A Amazônia, claro, é a estrela absoluta das conversas, mas não é mais o único foco dos estrangeiros no Brasil. Marina disse que foi demonstrado interesse em projetos no Cerrado e nos mangues brasileiros. A ministra chama atenção para o fato de que o Brasil tem vantagens comparativas enormes, quando se fala em matriz energética. A destaca que as condições criadas para o desenvolvimento de energia eólica e solar a custo ainda menor do que a hídrica, pode ser usado para produzir mais energia renovável, o hidrogênio verde.
– Quando falamos em produção de energia limpa não é só como commodities, mas uso dessa energia para manufatura internamente e para atrair investimentos externos de empresas de locais do mundo que não têm uma matriz energética limpa como a nossa, mas que têm interesse em reduzir a sua pegada de carbono. Somos um país de 203 milhões de habitantes, de dimensões continentais, com mão de obra, com capacidade de atrair esses investimentos. A fabricação de carros elétricos, por exemplo, é coerente com a matriz energética brasileira – exemplifica.
Na avaliação da ministra, houve um avanço no debate do Fórum, nesta 54ª edição, ao não desassociar mudanças climática de temas como desigualdade, Inteligência Artificial, desinformação e geopolítica. Ela citou um cientista palestrante de um dos painéis do Fórum que deixou claro que, mesmo que países e empresas implementem 100% das medidas para conter as mudanças climáticas, ainda colheremos por mais três décadas o efeito dos danos que já foram provocados.

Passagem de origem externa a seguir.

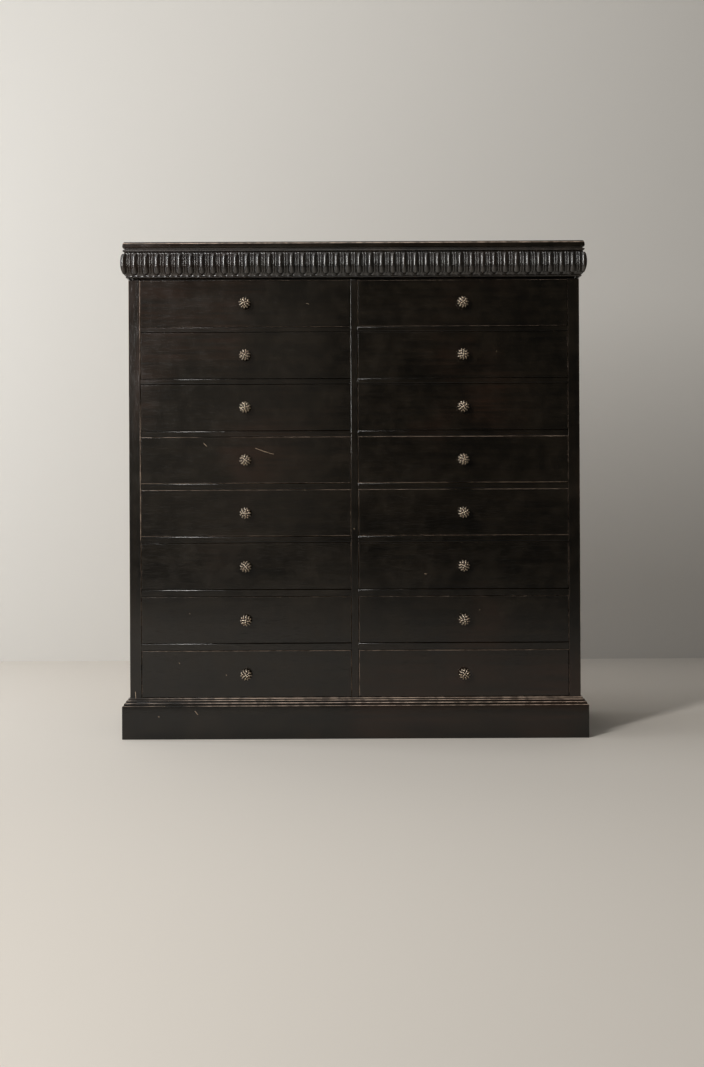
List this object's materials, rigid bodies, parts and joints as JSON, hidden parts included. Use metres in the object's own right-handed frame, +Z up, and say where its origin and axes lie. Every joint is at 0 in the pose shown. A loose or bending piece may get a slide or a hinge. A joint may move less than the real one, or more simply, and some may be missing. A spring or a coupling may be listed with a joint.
{
  "type": "bank of drawers",
  "caption": "Ebonised wooden bank of drawers in two banks of equal flush drawers with cast knobs, a moulded top over a gadroon frieze, and a moulded plinth.",
  "frame": {"origin": "on the floor under the middle of the bounding box, knobs included", "axes": "+Z up, -Y towards the user in front of the drawers, +X to the user's right"},
  "size_m": [1.221, 0.4736, 1.3],
  "materials": {
    "ebonised_wood": "black stained and waxed wood, semi-matt, worn brown on its arrises",
    "bare_pine": "bare old pine, unpolished, darkened with age",
    "aged_bronze": "cast brass toned to bronze, bright on the high points"
  },
  "bodies": {
    "carcass": {"side_left": "ebonised_wood", "side_right": "ebonised_wood", "back_boards": "bare_pine", "divider_grid": "ebonised_wood", "bottom_board": "ebonised_wood", "top_board": "ebonised_wood", "gadroon_front": "ebonised_wood", "gadroon_left": "ebonised_wood", "gadroon_right": "ebonised_wood", "plinth_front": "ebonised_wood", "plinth_left": "ebonised_wood", "plinth_right": "ebonised_wood"},
    "drawer_left_1": {"drawer_front_left_1": "ebonised_wood", "drawer_box_left_1": "bare_pine", "knob_left_1": "aged_bronze"},
    "drawer_left_2": {"drawer_front_left_2": "ebonised_wood", "drawer_box_left_2": "bare_pine", "knob_left_2": "aged_bronze"},
    "drawer_left_3": {"drawer_front_left_3": "ebonised_wood", "drawer_box_left_3": "bare_pine", "knob_left_3": "aged_bronze"},
    "drawer_left_4": {"drawer_front_left_4": "ebonised_wood", "drawer_box_left_4": "bare_pine", "knob_left_4": "aged_bronze"},
    "drawer_left_5": {"drawer_front_left_5": "ebonised_wood", "drawer_box_left_5": "bare_pine", "knob_left_5": "aged_bronze"},
    "drawer_left_6": {"drawer_front_left_6": "ebonised_wood", "drawer_box_left_6": "bare_pine", "knob_left_6": "aged_bronze"},
    "drawer_left_7": {"drawer_front_left_7": "ebonised_wood", "drawer_box_left_7": "bare_pine", "knob_left_7": "aged_bronze"},
    "drawer_left_8": {"drawer_front_left_8": "ebonised_wood", "drawer_box_left_8": "bare_pine", "knob_left_8": "aged_bronze"},
    "drawer_right_1": {"drawer_front_right_1": "ebonised_wood", "drawer_box_right_1": "bare_pine", "knob_right_1": "aged_bronze"},
    "drawer_right_2": {"drawer_front_right_2": "ebonised_wood", "drawer_box_right_2": "bare_pine", "knob_right_2": "aged_bronze"},
    "drawer_right_3": {"drawer_front_right_3": "ebonised_wood", "drawer_box_right_3": "bare_pine", "knob_right_3": "aged_bronze"},
    "drawer_right_4": {"drawer_front_right_4": "ebonised_wood", "drawer_box_right_4": "bare_pine", "knob_right_4": "aged_bronze"},
    "drawer_right_5": {"drawer_front_right_5": "ebonised_wood", "drawer_box_right_5": "bare_pine", "knob_right_5": "aged_bronze"},
    "drawer_right_6": {"drawer_front_right_6": "ebonised_wood", "drawer_box_right_6": "bare_pine", "knob_right_6": "aged_bronze"},
    "drawer_right_7": {"drawer_front_right_7": "ebonised_wood", "drawer_box_right_7": "bare_pine", "knob_right_7": "aged_bronze"},
    "drawer_right_8": {"drawer_front_right_8": "ebonised_wood", "drawer_box_right_8": "bare_pine", "knob_right_8": "aged_bronze"}
  },
  "joints": [
    {"name": "drawer_left_1_slide", "type": "slide", "parent": "carcass", "child": "drawer_left_1", "axis": [0, -1, 0], "range_m": [0, 0.3]},
    {"name": "drawer_left_2_slide", "type": "slide", "parent": "carcass", "child": "drawer_left_2", "axis": [0, -1, 0], "range_m": [0, 0.3]},
    {"name": "drawer_left_3_slide", "type": "slide", "parent": "carcass", "child": "drawer_left_3", "axis": [0, -1, 0], "range_m": [0, 0.3]},
    {"name": "drawer_left_4_slide", "type": "slide", "parent": "carcass", "child": "drawer_left_4", "axis": [0, -1, 0], "range_m": [0, 0.3]},
    {"name": "drawer_left_5_slide", "type": "slide", "parent": "carcass", "child": "drawer_left_5", "axis": [0, -1, 0], "range_m": [0, 0.3]},
    {"name": "drawer_left_6_slide", "type": "slide", "parent": "carcass", "child": "drawer_left_6", "axis": [0, -1, 0], "range_m": [0, 0.3]},
    {"name": "drawer_left_7_slide", "type": "slide", "parent": "carcass", "child": "drawer_left_7", "axis": [0, -1, 0], "range_m": [0, 0.3]},
    {"name": "drawer_left_8_slide", "type": "slide", "parent": "carcass", "child": "drawer_left_8", "axis": [0, -1, 0], "range_m": [0, 0.3]},
    {"name": "drawer_right_1_slide", "type": "slide", "parent": "carcass", "child": "drawer_right_1", "axis": [0, -1, 0], "range_m": [0, 0.3]},
    {"name": "drawer_right_2_slide", "type": "slide", "parent": "carcass", "child": "drawer_right_2", "axis": [0, -1, 0], "range_m": [0, 0.3]},
    {"name": "drawer_right_3_slide", "type": "slide", "parent": "carcass", "child": "drawer_right_3", "axis": [0, -1, 0], "range_m": [0, 0.3]},
    {"name": "drawer_right_4_slide", "type": "slide", "parent": "carcass", "child": "drawer_right_4", "axis": [0, -1, 0], "range_m": [0, 0.3]},
    {"name": "drawer_right_5_slide", "type": "slide", "parent": "carcass", "child": "drawer_right_5", "axis": [0, -1, 0], "range_m": [0, 0.3]},
    {"name": "drawer_right_6_slide", "type": "slide", "parent": "carcass", "child": "drawer_right_6", "axis": [0, -1, 0], "range_m": [0, 0.3]},
    {"name": "drawer_right_7_slide", "type": "slide", "parent": "carcass", "child": "drawer_right_7", "axis": [0, -1, 0], "range_m": [0, 0.3]},
    {"name": "drawer_right_8_slide", "type": "slide", "parent": "carcass", "child": "drawer_right_8", "axis": [0, -1, 0], "range_m": [0, 0.3]}
  ]
}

– O fórum é meca dos recursos financeiros. Se há recursos e tecnologia, a discussão é como fazer essa transição do velho para o novo. A COP estabeleceu a meta de triplicar as energias renováveis, mas isso não basta, é preciso estratégia para deixar os combustíveis fósseis, com uma descontinuidade produtiva. O que quero dizer é que é preciso estratégia para fazer essa transição energética dos combustíveis fósseis para a energia renovável de forma a não trazer efeitos indesejáveis para a mobilidade, a segurança alimentar, principalmente para os mais vulneráveis.
– O Brasil traz esperança para as pessoas. Mas mais do que isso os resultados obtidos pelo Brasil, como a redução do desmatamento, criam um constrangimento ético – avalia, lembrando o fato que somos um país em desenvolvimento e que a maior parte dos recursos e tecnologias estão nos países desenvolvidos.

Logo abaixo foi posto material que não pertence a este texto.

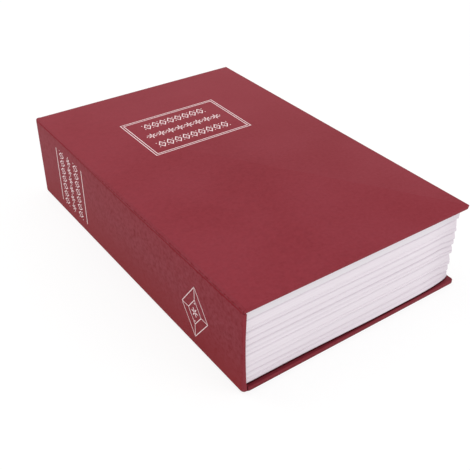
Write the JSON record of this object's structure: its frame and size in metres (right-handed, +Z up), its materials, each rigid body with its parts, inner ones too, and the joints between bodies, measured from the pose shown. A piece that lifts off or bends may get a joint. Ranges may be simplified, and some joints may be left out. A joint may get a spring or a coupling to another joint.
{
  "type": "combination safe",
  "caption": "Book-shaped safe: a hinged hardback case around a moulded page block that holds a steel box with a hinged lid and a number-wheel lock.",
  "frame": {"origin": "middle of the underside of the back cover, with the book lying shut on it", "axes": "+X from the spine to the fore edge, +Y from the tail of the book to its head, +Z up through the front cover"},
  "size_m": [0.118, 0.18, 0.042],
  "materials": {
    "greyboard": "grey bookbinder's board",
    "cover_paper": "fine-grained covering paper, low sheen",
    "lining_paper": "smooth lining paper, dark wine red",
    "page_plastic": "moulded to look like the edges of pages",
    "black_steel": "black powder coat",
    "zinc_steel": "zinc plated",
    "spring_steel": "spring steel",
    "zinc_casting": "satin plated die casting",
    "wheel_plastic": "moulded, with filled numerals",
    "brass": "turned"
  },
  "bodies": {
    "case": {"back_board": "greyboard", "spine_board": "greyboard", "case_wrap": "cover_paper", "back_lining": "lining_paper", "page_frame": "page_plastic", "steel_box": "black_steel", "strike_plate": "zinc_steel", "box_hinge_leaf": "zinc_steel", "hinge_pin": "zinc_steel", "box_rivets": "zinc_steel"},
    "cover": {"front_board": "greyboard", "front_wrap": "cover_paper", "front_lining": "lining_paper"},
    "lid": {"lid_panel": "black_steel", "lid_hinge_leaf": "zinc_steel", "lid_rivets": "zinc_steel", "lock_housing": "zinc_casting", "lock_plate": "zinc_steel", "detent_spring": "spring_steel", "face_screws": "zinc_steel", "plate_screws": "zinc_steel"},
    "wheel_1": {"number_wheel_1": "wheel_plastic"},
    "wheel_2": {"number_wheel_2": "wheel_plastic"},
    "wheel_3": {"number_wheel_3": "wheel_plastic"},
    "axle": {"lock_axle": "zinc_steel", "reset_lever": "zinc_steel"},
    "sleeve_1": {"code_sleeve_1": "brass"},
    "sleeve_2": {"code_sleeve_2": "brass"},
    "sleeve_3": {"code_sleeve_3": "brass"},
    "bolt": {"bolt_plate": "zinc_steel", "thumb_slider": "zinc_casting", "slider_rivet": "zinc_steel"}
  },
  "joints": [
    {"name": "cover_hinge", "type": "hinge", "parent": "case", "child": "cover", "pos_m": [-0.059, 0, 0.042], "axis": [0, -1, 0], "range_deg": [0, 200]},
    {"name": "lid_hinge", "type": "hinge", "parent": "case", "child": "lid", "pos_m": [-0.05155, 0, 0.0325], "axis": [0, -1, 0], "range_deg": [0, 100]},
    {"name": "wheel_1_turn", "type": "hinge", "parent": "lid", "child": "wheel_1", "pos_m": [0.02247, 0, 0.0323], "axis": [0, 1, 0], "continuous": true},
    {"name": "wheel_2_turn", "type": "hinge", "parent": "lid", "child": "wheel_2", "pos_m": [0.02247, 0, 0.0323], "axis": [0, 1, 0], "continuous": true},
    {"name": "wheel_3_turn", "type": "hinge", "parent": "lid", "child": "wheel_3", "pos_m": [0.02247, 0, 0.0323], "axis": [0, 1, 0], "continuous": true},
    {"name": "reset_slide", "type": "slide", "parent": "lid", "child": "axle", "axis": [0, 1, 0], "range_m": [0, 0.0012]},
    {"name": "sleeve_1_turn", "type": "hinge", "parent": "axle", "child": "sleeve_1", "pos_m": [0.02247, 0, 0.0323], "axis": [0, 1, 0], "continuous": true},
    {"name": "sleeve_2_turn", "type": "hinge", "parent": "axle", "child": "sleeve_2", "pos_m": [0.02247, 0, 0.0323], "axis": [0, 1, 0], "continuous": true},
    {"name": "sleeve_3_turn", "type": "hinge", "parent": "axle", "child": "sleeve_3", "pos_m": [0.02247, 0, 0.0323], "axis": [0, 1, 0], "continuous": true},
    {"name": "bolt_slide", "type": "slide", "parent": "lid", "child": "bolt", "axis": [1, 0, 0], "range_m": [0, 0.0065]}
  ],
  "couplings": [
    {"joint": "lid_hinge", "follows": "cover_hinge", "ratio": 0.5},
    {"joint": "sleeve_1_turn", "follows": "wheel_1_turn", "ratio": 1},
    {"joint": "sleeve_2_turn", "follows": "wheel_2_turn", "ratio": 1},
    {"joint": "sleeve_3_turn", "follows": "wheel_3_turn", "ratio": 1}
  ]
}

A comitiva brasileira em Davos contou ainda com ministro de Minas e Energia, Alexandre Silveira, a ministra da Saúde, Nísia Trindade, o assessor de Assuntos Internacionais, Celso Amorim, e o presidente do Supremo Tribunal Federal (STF), Luís Roberto Barroso. A ausência do presidente Lula e do ministro Fernando Haddad foi criticada por especialistas.
Se o balanço da rápida passagem por Davos é pra lá de positivo, ao pousar no Brasil a ministra terá uma pedreira para enfrentar. A crise na Terra Indígena Yanomami, com a nova expansão do garimpo ilegal, e as chuvas de verão – que fizeram 13 vítimas só no Estado Rio no fim de semana e já provocam estragos no Sul do país – serão prioridade. Para ambas as tragédias nacionais, há planos em andamento, em todos os casos a implementação é complexa e há uma exigência grande de recursos.

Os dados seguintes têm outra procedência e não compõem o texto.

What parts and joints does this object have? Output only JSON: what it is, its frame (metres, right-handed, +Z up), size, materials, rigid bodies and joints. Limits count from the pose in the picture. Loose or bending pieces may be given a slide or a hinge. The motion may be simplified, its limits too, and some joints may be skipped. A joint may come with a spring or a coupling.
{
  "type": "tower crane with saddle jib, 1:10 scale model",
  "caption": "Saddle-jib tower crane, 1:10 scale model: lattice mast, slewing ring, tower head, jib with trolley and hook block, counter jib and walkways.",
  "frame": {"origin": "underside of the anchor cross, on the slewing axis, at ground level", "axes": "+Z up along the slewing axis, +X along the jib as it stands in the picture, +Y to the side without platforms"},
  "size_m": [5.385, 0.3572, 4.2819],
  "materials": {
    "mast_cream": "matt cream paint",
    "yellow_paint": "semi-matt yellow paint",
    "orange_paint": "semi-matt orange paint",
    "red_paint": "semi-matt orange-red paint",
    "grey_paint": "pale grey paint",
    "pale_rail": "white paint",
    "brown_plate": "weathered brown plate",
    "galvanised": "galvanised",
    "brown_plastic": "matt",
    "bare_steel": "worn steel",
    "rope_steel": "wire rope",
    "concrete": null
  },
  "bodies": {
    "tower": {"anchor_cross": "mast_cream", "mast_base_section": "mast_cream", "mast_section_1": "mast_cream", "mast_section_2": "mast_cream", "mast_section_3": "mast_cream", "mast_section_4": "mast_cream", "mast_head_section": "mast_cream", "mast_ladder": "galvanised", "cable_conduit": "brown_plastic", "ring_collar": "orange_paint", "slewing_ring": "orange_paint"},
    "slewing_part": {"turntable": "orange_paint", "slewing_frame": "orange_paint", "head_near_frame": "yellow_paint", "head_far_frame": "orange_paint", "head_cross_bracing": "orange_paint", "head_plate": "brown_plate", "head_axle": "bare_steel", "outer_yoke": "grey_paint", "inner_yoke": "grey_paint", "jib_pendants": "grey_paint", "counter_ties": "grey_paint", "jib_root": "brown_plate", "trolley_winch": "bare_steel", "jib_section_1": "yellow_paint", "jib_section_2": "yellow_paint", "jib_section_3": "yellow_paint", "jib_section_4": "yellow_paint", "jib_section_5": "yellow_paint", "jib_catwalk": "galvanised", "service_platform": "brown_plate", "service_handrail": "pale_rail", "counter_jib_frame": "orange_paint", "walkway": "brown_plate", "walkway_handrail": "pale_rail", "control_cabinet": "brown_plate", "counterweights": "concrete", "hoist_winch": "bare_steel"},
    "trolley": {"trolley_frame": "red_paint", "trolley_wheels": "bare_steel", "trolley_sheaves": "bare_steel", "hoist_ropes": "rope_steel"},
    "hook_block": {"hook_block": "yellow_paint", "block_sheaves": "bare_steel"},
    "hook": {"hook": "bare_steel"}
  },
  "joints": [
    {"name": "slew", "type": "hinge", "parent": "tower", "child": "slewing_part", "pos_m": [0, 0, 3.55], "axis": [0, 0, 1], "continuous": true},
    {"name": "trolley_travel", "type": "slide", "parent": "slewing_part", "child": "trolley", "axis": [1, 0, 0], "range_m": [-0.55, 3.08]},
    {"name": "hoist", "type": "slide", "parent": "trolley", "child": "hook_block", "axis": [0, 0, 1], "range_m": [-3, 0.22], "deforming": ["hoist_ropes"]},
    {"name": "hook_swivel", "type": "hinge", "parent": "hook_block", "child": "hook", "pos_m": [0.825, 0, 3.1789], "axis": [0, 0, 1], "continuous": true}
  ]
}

– Eu e a Soninha (ministra dos Povos Indígenas) estivemos na Terra Yanomami e está sendo feita uma ocupação permanente com Polícia Federal, Exército, Marinha, Aeronáutica, Ibama, Funai na defesa da integridade dos indígenas e do território. A desintrusão de territórios indígenas não é um problema exclusivo dos ianomâmis e, como defende o presidente, deveria ter um orçamento próprio.
Em relação às chuvas, a ministra lembra que desde o ano passado está trabalhando em colaboração com diversas pastas do governo federal em um projeto que prevê a decretação de estado de emergência ambiental permanente em mais de mil municípios identificados como de grande vulnerabilidade pelo Centro Nacional de Monitoramento e Alertas de Desastres Naturais (Cemaden). A ideia é atuar na drenagem, contenção de encosta, transferência de moradias entre outras ações que possam reduzir as vulnerabilidade dessas regiões, já que é impossível evitar os eventos climáticos.
– A ideia é atuar de forma permanente para evitar os efeitos nocivos dos eventos climáticos. Não é simples, é preciso um arranjo governamental , municipal, estadual e federal. Esse projeto esbarra em entraves como a lei de licitação, que só permite hoje tratar como emergência depois que o fato acontece. Ou seja, será necessário mudar a regulação. É preciso atuar com transparência, compliance, trazer o Ministério Público, o Tribunal de Contas, é algo realmente inovador – diz a ministra.
Marina ressalta que o atendimento emergencial esta sendo feito pelo Ministério de Desenvolvimento Regional, mas admite que isso não é o bastante:
– O ministro Waldez (Góes) tem atuado para decretar emergência e oferecer os recursos para as prefeituras, muitas sequer têm como fazer um plano. Mas é preciso atuar também na prevenção e estamos trabalhando nisso juntos.